Bone tries to get Pinball – Cowboy’s promoter – to get a fight with The Hammer Man, but first he has to make a name for himself. So begins the mid-section of the film as Bone wins fight after fight.
There’s a lot of detail in this section. Bone has an almost-comic-book ability to spot weaknesses in his opponents. This is shown with a “special stare” he gives his opponents as he watches them limber up or try to show off with a flurry of shadow punches. MJW shows off some seriously cool moves without any CGI or wire-fu nonsense, and the choreography of the fights has been given considerable thought. For example, as Bone climbs the ranks, his opponents actually get tougher to defeat. You’re never in any doubt that Bone is going to win, but at least he has to work up a sweat. I hate films where the fights are so constantly one-sided you wonder why the bad-guys even showed up. The other interesting detail here is with Pinball. At the start he’s a nervous nobody, way out of his league with the likes of James. His car has shiny rims but is in desperate need of a paint job. As Bone wins them money from the fights, his car and his clothes get flashier and his self-confidence verges on overly cocky.
Although Bone is a man of few words, he is very cunning and articulate. He is working his own agenda the whole time and eventually the audience cottons on to it. However, the final twist is a master play.
Before you come to that though there is one of the best screen fights to come out of Hollywood. Matt Mullins plays Price, prized fighter of a secret syndicate of “businessmen”. We learn that he’s killed about 7 men in the ring and has never been defeated. When we meet him in the flesh, he’s wearing an expensive looking suit and tie. As he sizes up Bone, he’s asked if he wants to change first. “What for?” he snorts.

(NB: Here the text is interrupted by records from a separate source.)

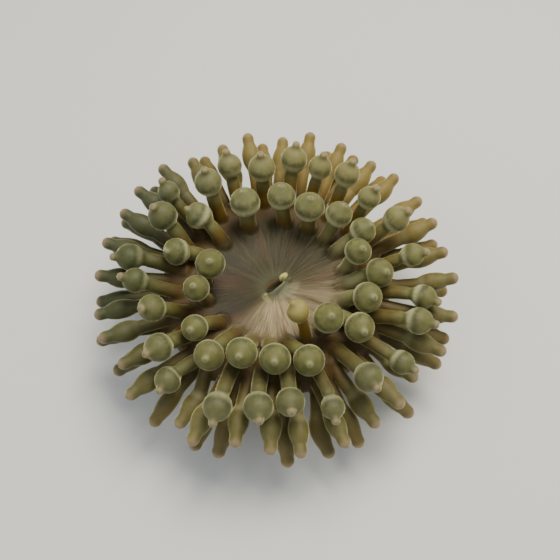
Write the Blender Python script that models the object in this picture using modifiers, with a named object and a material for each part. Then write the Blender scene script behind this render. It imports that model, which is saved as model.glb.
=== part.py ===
"""Bubble-tip sea anemone, open and at rest: the CAD solids, in metres, +Z up.

The animal stands on its pedal disc. A column carries the oral disc, whose mouth slit is at the
centre, and a crown of a hundred tentacles in four cycles grows from the disc and its margin.
The origin is at the middle of the pedal disc, on the floor. Azimuth 0 points along +X.
"""

import math
from dataclasses import dataclass
from typing import NamedTuple

import bmesh
import bpy
import numpy as np
from mathutils import Matrix, Vector

# Driving dimensions, metres and degrees
RIM_HEIGHT = 0.056
FOOT_RADIUS = 0.044
WAIST_RADIUS = 0.0385
DISC_RADIUS = 0.047
CROWN_RADIUS = 0.065
MOUTH_RADIUS = 0.0115
MOUTH_DEPTH = 0.008
SLIT_LENGTH = 0.0136
SLIT_WIDTH = 0.0030
SLIT_AZIMUTH = 41.0
THROAT_DEPTH = 0.010
GAP = 0.0003
MERGE = 0.00001

# The oral disc's funnel, the lips and the slit
RIM_LIP = 0.001
FUNNEL_POWER = 1.6
FUNNEL_RINGS = (0.036, 0.025)
LIP_RISE = 0.0012
LIP_SHOULDER = 0.0008
LIP_SHARE = 0.55
SLIT_RISE = 0.0035
SLIT_SIDES = 12

# How far the foot's edge is rounded, and how the column widens from its waist
FOOT_EDGE = 0.0018
FOOT_ROUND = 0.0008
FOOT_CREST = 0.4
FOOT_NECK = 0.0020
WAIST_FLARE = 0.0043

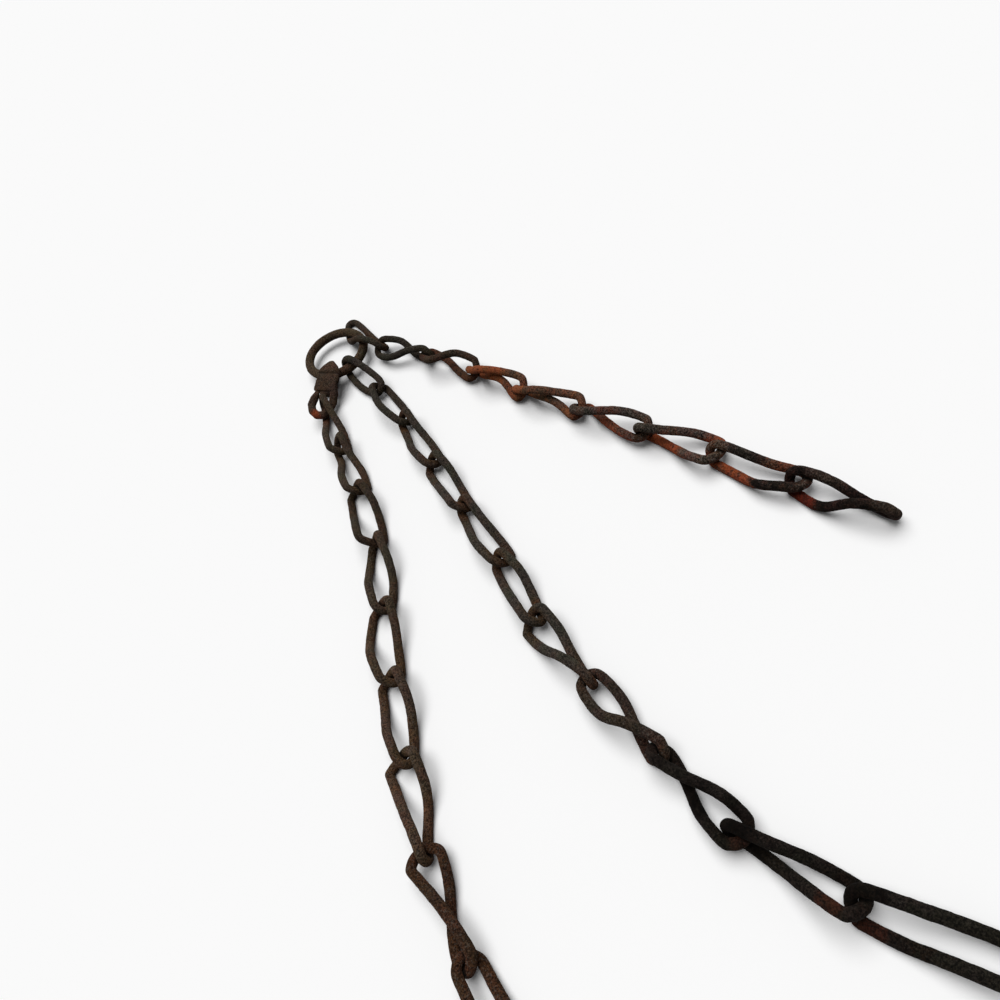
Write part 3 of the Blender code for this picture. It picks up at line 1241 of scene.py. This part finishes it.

It’s not the all-out, flashy, end-of-the-movie fight that you’d expect for this type of film. For a start, there’s hardly any audience – just Julian Sand’s and his associates, and James, and no one’s cheering/rooting for either fighter. There’s none of the usual “to and fro” – where the bad guy seems to be winning until the hero gets it together and finally kicks his ass. These guys are seen to be almost equals from the start, each throwing a move – a high kick, a strike – to see how the other moves and reacts. The fight takes place in an open courtyard, allowing both fighters to really open up with flashy kicks and strikes. The action is fast, brutal and wholly believable.
Blood and Bone has two cool bad-guys. Eamon Walker plays James, an ambitious gangster who’s envious of the power wielded by the Syndicate. However it’s quite clear that for all his pretentions (he doesn’t swear, dotes on his pitbulls), he doesn’t have the finesse needed to live in Franklyn’s world. Early on, Franklyn tells James to “pay a visit” to a business associate of his. In a well shot and written scene, which starts off as a jovial dinner party, James eventually murders his associate with a sword cane. When James tells Franklyn later that he’d killed him, Franklyn’s attitude suggests that he didn’t necessarily need him to be killed, just coerced. “You need to be more subtle, my friend”, he tells him.
Julian Sands plays it cool all the way through, a schemer who always knows which side to back. He doesn’t have to do a lot, but he does get a well-written but rather racist speech to make to James (who is witty enough to make his own riposte).
A step above the usual Fight Movie fare,
Blood and Bone
embraces the usual clichés but manages to deliver something unique at the same time. The fights are all entertaining but the final confrontation between Michael Jai White and Matt Mullins ranks as one of the best in a US movie.